━━━━━ Record list

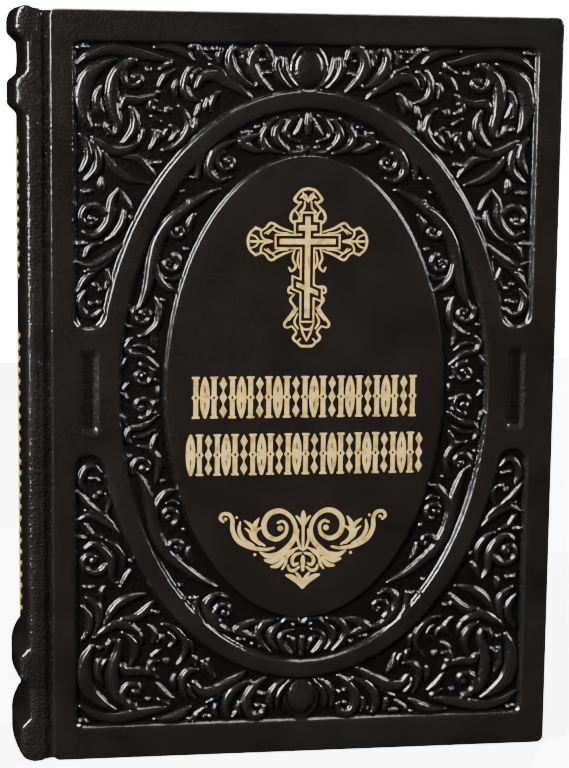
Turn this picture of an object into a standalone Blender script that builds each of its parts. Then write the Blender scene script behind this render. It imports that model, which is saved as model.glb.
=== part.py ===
"""A case-bound leather prayer book, standing upright, as an assembly of its bookbinder's pieces.

Frame: +X runs from the spine to the fore edge, the front cover faces -Y, and +Z is up.
The origin is the middle of the footprint. Design sizes are in millimetres; meshes are in metres.

Across the thickness, each cover is leather, a die-cut overlay card, a greyboard, the leather's
turn-ins levelled by an infill card, and a pastedown. Between the covers lie the loose leaves and
the sewn sections, whose rounded spine carries stitches, tapes, mull and a paper lining.
"""
import math

import bmesh
import bpy
from mathutils import Matrix

MM = 0.001
SHARP_ANGLE = math.radians(30)
CLEAR = 0.3                      # gap kept between neighbouring pieces
FOIL_GAP = 0.1
FOIL_T = 0.2

# Cover, outer sizes with the leather on.
COVER_H = 246.0
COVER_W = 168.0
COVER_EDGE_ROUND = 1.5
LEATHER = 1.0
OVERLAY_CARD = 1.2
BOARD = 2.4
TURN_IN = 0.5
TURN_IN_WIDTH = 15.0
PASTEDOWN = 0.3
PASTEDOWN_MARGIN = 4.0
HINGE_EDGE_X = 3.0               # the cover's hinge edge, from the sections' fold line
COVER_PIVOT_X = -0.3             # the cover turns about a line in the groove, level with its outer face
RECESS = 1.3                     # depth of the sunk panels in the cover
MEDALLION_DROP = 0.6             # the oval medallion lies this far under the frame

# Ornament layout on a cover: u from the hinge edge, v up from the tail.
MID_U, MID_V = 83.5, 123.5
PANEL_U = (7.0, 160.0)
PANEL_V = (10.0, 237.0)
OVAL_OUTER = (68.5, 98.5)        # semi-axes: inner boundary of the corner panels
OVAL_RING = (62.0, 93.0)         # outer boundary of the sunk ring
OVAL_MEDALLION = (46.5, 77.0)    # the raised medallion
PANEL_END_V = 26.5               # height above and below the middle where the corner panels end
PANEL_END_R = 5.3
CROSS_V, FLOURISH_V = 164.5, 70.0
TITLE_BANDS = {"upper": (38.0, 114.5, 129.0), "lower": (40.0, 95.0, 109.5)}    # half width, low v, high v
CABOCHON_TOP = 0.2               # their crown lies this far under the frame
CABOCHONS = {"head": (83.0, 229.0, 4.6, 6.2), "tail": (84.0, 18.5, 4.4, 6.1)}    # u, v, semi-axes

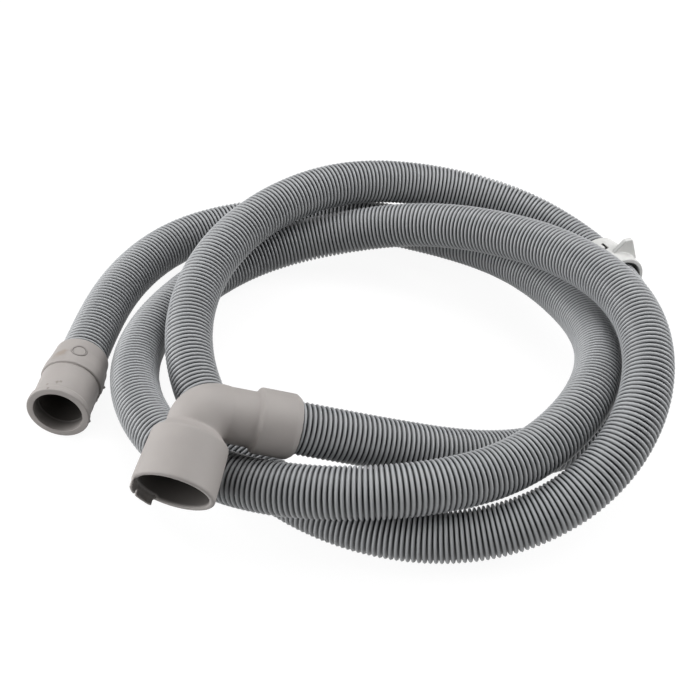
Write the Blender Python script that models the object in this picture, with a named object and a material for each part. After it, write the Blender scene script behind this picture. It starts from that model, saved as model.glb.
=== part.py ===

━━━━━━━━━━

**What this task involves:** Starting at the line that contains "Write the Blender Python", output each remaining line of the listing, the last line included, exactly as it appears.

**Response:**
Write the Blender Python script that models the object in this picture, with a named object and a material for each part. After it, write the Blender scene script behind this picture. It starts from that model, saved as model.glb.
=== part.py ===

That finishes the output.